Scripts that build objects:
>>>

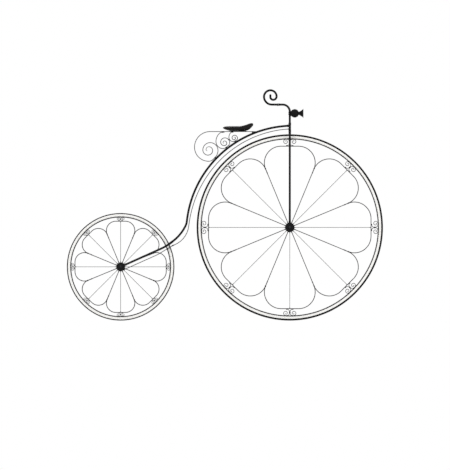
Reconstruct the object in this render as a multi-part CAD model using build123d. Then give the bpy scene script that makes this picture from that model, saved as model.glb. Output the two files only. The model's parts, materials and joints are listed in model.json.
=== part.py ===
from build123d import *

import os
from math import asin, cos, degrees, radians, sin, sqrt

# Penny farthing in black enamelled wrought iron, millimetres.
# Drawing frame: x forward and z up from the ground under the front axle, y to the left.
# The finished solids are shifted so that the origin lies on the middle of the saddle's top.

# Wheels --------------------------------------------------------------------------------------
WHEEL_BASE = 1198.0
PETALS = 8
PETAL_PITCH = 360.0 / PETALS
FRONT = {
    "name": "front",
    "x": 0.0,
    "radius": 660.0,          # a 52 inch wheel
    "tyre_depth": 12.7,       # rubber that stands above the rim
    "tyre_width": 22.0,
    "tyre_seat": 4.7,         # depth of the rim's channel
    "rim_depth": 16.7,
    "rim_wall": 3.0,
    "hoop_depth": 7.2,
    "hoop_width": 14.0,
    "crown": 575.3,           # centre line of the petals' flat crowns
    "corner": 117.5,          # radius of a petal's shoulders
    "hub": 34.0,
    "barrel": 20.0,
    "flange_y": 30.0,
    "flange_width": 6.0,
    "scroll_scale": 1.0,
    "scroll_bar": 4.2,
}
REAR = {
    "name": "rear",
    "x": -WHEEL_BASE,
    "radius": 381.0,          # a 30 inch wheel
    "tyre_depth": 7.6,
    "tyre_width": 18.0,
    "tyre_seat": 4.0,
    "rim_depth": 17.1,
    "rim_wall": 2.5,
    "hoop_depth": 7.0,
    "hoop_width": 12.0,
    "crown": 323.1,
    "corner": 66.7,
    "hub": 32.0,
    "barrel": 14.0,
    "flange_y": 20.0,
    "flange_width": 6.0,
    "scroll_scale": 0.575,
    "scroll_bar": 3.2,
}
TYRE_BEVELS = [               # share of the tyre's depth, share of its half width
    (0.74, 0.76),
    (1.0, 0.26),
]
RIM_WAIST = 0.35              # where the rim's sides bulge most, from its inner edge to the channel
RIM_SWELL = 1.0               # how far they bulge beyond the straight taper
PETAL_BAR = 5.6               # thickness of the petals' flat bar, seen from the side
PETAL_WIDTH = 10.0            # its width across the wheel
PETAL_LEG = 26.0              # straight leg below each pair of shoulders
SPOKE_R = 2.6
SPOKE_SPREAD = 2.9            # two spokes meet a petal leg this far either side of its middle
THIN_SPOKE_R = 1.6
THIN_SPREAD = 2.1
SPOKE_ROOT = 6.0              # spokes start this far inside the flanges' edge
SPOKE_TRIM = 8.0              # they are made this much too long, then cut square
SPOKE_CUT = 20.0              # width of the block that cuts them
SCROLL_WIDTH = 8.0
SCROLL_STEP = 5.0             # a wheel scroll lies this far along the petal's crown
SCROLL_BEND_R = 17.0          # and bends up into its stem, then over along the hoop
SCROLL_CURL = [               # its curl: radius (0 is straight), turn in degrees or length
    (0.0, 10.0),
    (14.6, -180.0),
    (12.0, -90.0),
    (8.0, -90.0),
    (5.0, -60.0),
]
HOOP_BITE = 0.6               # its back is trimmed by this much to lie along the hoop
HUB_FACE = 0.5                # the barrel stands this far beyond its flanges
FRONT_AXLE_R = 9.0
CRANK_SEAT_R = 8.0
CRANK_SEAT_LENGTH = 18.0
JOURNAL_PROUD = 1.0           # the journal stands this far out of the fork end
REAR_AXLE_R = 6.0
RUNNING_GAP = 0.05

# Steering ------------------------------------------------------------------------------------
TUBE_R = 7.5                  # column, fork, backbone and handlebar
FORK_Y = 46.0
FORK_END_WIDTH = 14.0
FORK_END_R = 34.0
FORK_SOCKET_R = 8.3
FORK_SOCKET_RISE = 46.0       # the leg's foot above the axle
CROWN_BOTTOM = 1326.0
CROWN_TOP = 1338.0
CROWN_HALF_WIDTH = 54.0
CROWN_R = 8.5
RACE_TOP = 1343.7
RACE_R = 9.5
HEAD_BOTTOM = 1344.0
HEAD_TOP = 1392.0
HEAD_R = 9.5
SPINDLE_R = 6.0
LOCK_RING_BOTTOM = 1392.3
LOCK_RING_TOP = 1400.0
STEM_BEND_Z = 1480.0
STEM_BEND_R = 50.0
BAR_X = -85.0                 # handlebar's cross piece
BAR_Z = STEM_BEND_Z + STEM_BEND_R
BAR_HALF_SPAN = 249.5
BAR_CORNER_R = 35.0
BAR_LUG_R = 9.2
BAR_LUG_HALF = 18.0
BAR_LUG_SOCKET = 15.0
BAR_SOCKET_R = 8.6
GRIP_START_X = -127.0
GRIP_RUNS = [                 # radius (0 is straight), turn in degrees or length
    (55.7, -90.0),
    (45.7, -90.0),
    (43.5, -90.0),
    (24.0, -90.0),
    (20.0, -90.0),
    (0.0, 12.0),
]

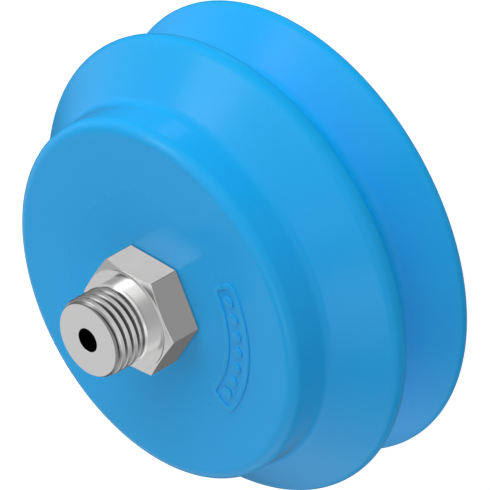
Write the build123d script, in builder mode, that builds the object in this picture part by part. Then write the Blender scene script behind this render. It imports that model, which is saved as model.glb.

<<<

DIRECTIONS:
Generate an exact reproduction of all entries.

PROBLEM SOLUTION:
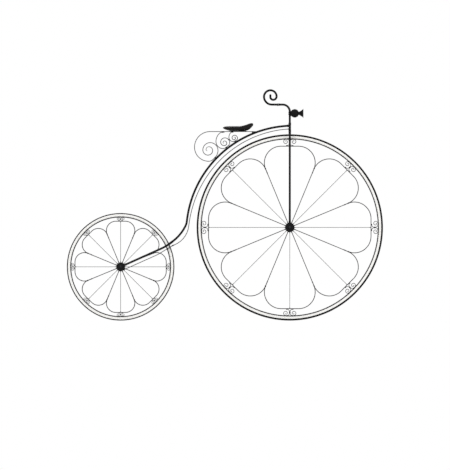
Reconstruct the object in this render as a multi-part CAD model using build123d. Then give the bpy scene script that makes this picture from that model, saved as model.glb. Output the two files only. The model's parts, materials and joints are listed in model.json.
=== part.py ===
from build123d import *

import os
from math import asin, cos, degrees, radians, sin, sqrt

# Penny farthing in black enamelled wrought iron, millimetres.
# Drawing frame: x forward and z up from the ground under the front axle, y to the left.
# The finished solids are shifted so that the origin lies on the middle of the saddle's top.

# Wheels --------------------------------------------------------------------------------------
WHEEL_BASE = 1198.0
PETALS = 8
PETAL_PITCH = 360.0 / PETALS
FRONT = {
    "name": "front",
    "x": 0.0,
    "radius": 660.0,          # a 52 inch wheel
    "tyre_depth": 12.7,       # rubber that stands above the rim
    "tyre_width": 22.0,
    "tyre_seat": 4.7,         # depth of the rim's channel
    "rim_depth": 16.7,
    "rim_wall": 3.0,
    "hoop_depth": 7.2,
    "hoop_width": 14.0,
    "crown": 575.3,           # centre line of the petals' flat crowns
    "corner": 117.5,          # radius of a petal's shoulders
    "hub": 34.0,
    "barrel": 20.0,
    "flange_y": 30.0,
    "flange_width": 6.0,
    "scroll_scale": 1.0,
    "scroll_bar": 4.2,
}
REAR = {
    "name": "rear",
    "x": -WHEEL_BASE,
    "radius": 381.0,          # a 30 inch wheel
    "tyre_depth": 7.6,
    "tyre_width": 18.0,
    "tyre_seat": 4.0,
    "rim_depth": 17.1,
    "rim_wall": 2.5,
    "hoop_depth": 7.0,
    "hoop_width": 12.0,
    "crown": 323.1,
    "corner": 66.7,
    "hub": 32.0,
    "barrel": 14.0,
    "flange_y": 20.0,
    "flange_width": 6.0,
    "scroll_scale": 0.575,
    "scroll_bar": 3.2,
}
TYRE_BEVELS = [               # share of the tyre's depth, share of its half width
    (0.74, 0.76),
    (1.0, 0.26),
]
RIM_WAIST = 0.35              # where the rim's sides bulge most, from its inner edge to the channel
RIM_SWELL = 1.0               # how far they bulge beyond the straight taper
PETAL_BAR = 5.6               # thickness of the petals' flat bar, seen from the side
PETAL_WIDTH = 10.0            # its width across the wheel
PETAL_LEG = 26.0              # straight leg below each pair of shoulders
SPOKE_R = 2.6
SPOKE_SPREAD = 2.9            # two spokes meet a petal leg this far either side of its middle
THIN_SPOKE_R = 1.6
THIN_SPREAD = 2.1
SPOKE_ROOT = 6.0              # spokes start this far inside the flanges' edge
SPOKE_TRIM = 8.0              # they are made this much too long, then cut square
SPOKE_CUT = 20.0              # width of the block that cuts them
SCROLL_WIDTH = 8.0
SCROLL_STEP = 5.0             # a wheel scroll lies this far along the petal's crown
SCROLL_BEND_R = 17.0          # and bends up into its stem, then over along the hoop
SCROLL_CURL = [               # its curl: radius (0 is straight), turn in degrees or length
    (0.0, 10.0),
    (14.6, -180.0),
    (12.0, -90.0),
    (8.0, -90.0),
    (5.0, -60.0),
]
HOOP_BITE = 0.6               # its back is trimmed by this much to lie along the hoop
HUB_FACE = 0.5                # the barrel stands this far beyond its flanges
FRONT_AXLE_R = 9.0
CRANK_SEAT_R = 8.0
CRANK_SEAT_LENGTH = 18.0
JOURNAL_PROUD = 1.0           # the journal stands this far out of the fork end
REAR_AXLE_R = 6.0
RUNNING_GAP = 0.05

# Steering ------------------------------------------------------------------------------------
TUBE_R = 7.5                  # column, fork, backbone and handlebar
FORK_Y = 46.0
FORK_END_WIDTH = 14.0
FORK_END_R = 34.0
FORK_SOCKET_R = 8.3
FORK_SOCKET_RISE = 46.0       # the leg's foot above the axle
CROWN_BOTTOM = 1326.0
CROWN_TOP = 1338.0
CROWN_HALF_WIDTH = 54.0
CROWN_R = 8.5
RACE_TOP = 1343.7
RACE_R = 9.5
HEAD_BOTTOM = 1344.0
HEAD_TOP = 1392.0
HEAD_R = 9.5
SPINDLE_R = 6.0
LOCK_RING_BOTTOM = 1392.3
LOCK_RING_TOP = 1400.0
STEM_BEND_Z = 1480.0
STEM_BEND_R = 50.0
BAR_X = -85.0                 # handlebar's cross piece
BAR_Z = STEM_BEND_Z + STEM_BEND_R
BAR_HALF_SPAN = 249.5
BAR_CORNER_R = 35.0
BAR_LUG_R = 9.2
BAR_LUG_HALF = 18.0
BAR_LUG_SOCKET = 15.0
BAR_SOCKET_R = 8.6
GRIP_START_X = -127.0
GRIP_RUNS = [                 # radius (0 is straight), turn in degrees or length
    (55.7, -90.0),
    (45.7, -90.0),
    (43.5, -90.0),
    (24.0, -90.0),
    (20.0, -90.0),
    (0.0, 12.0),
]

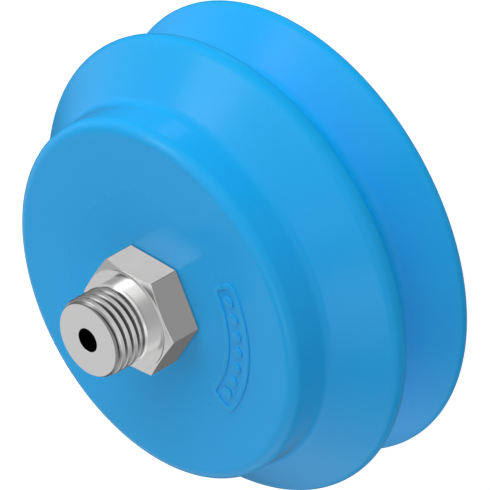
Write the build123d script, in builder mode, that builds the object in this picture part by part. Then write the Blender scene script behind this render. It imports that model, which is saved as model.glb.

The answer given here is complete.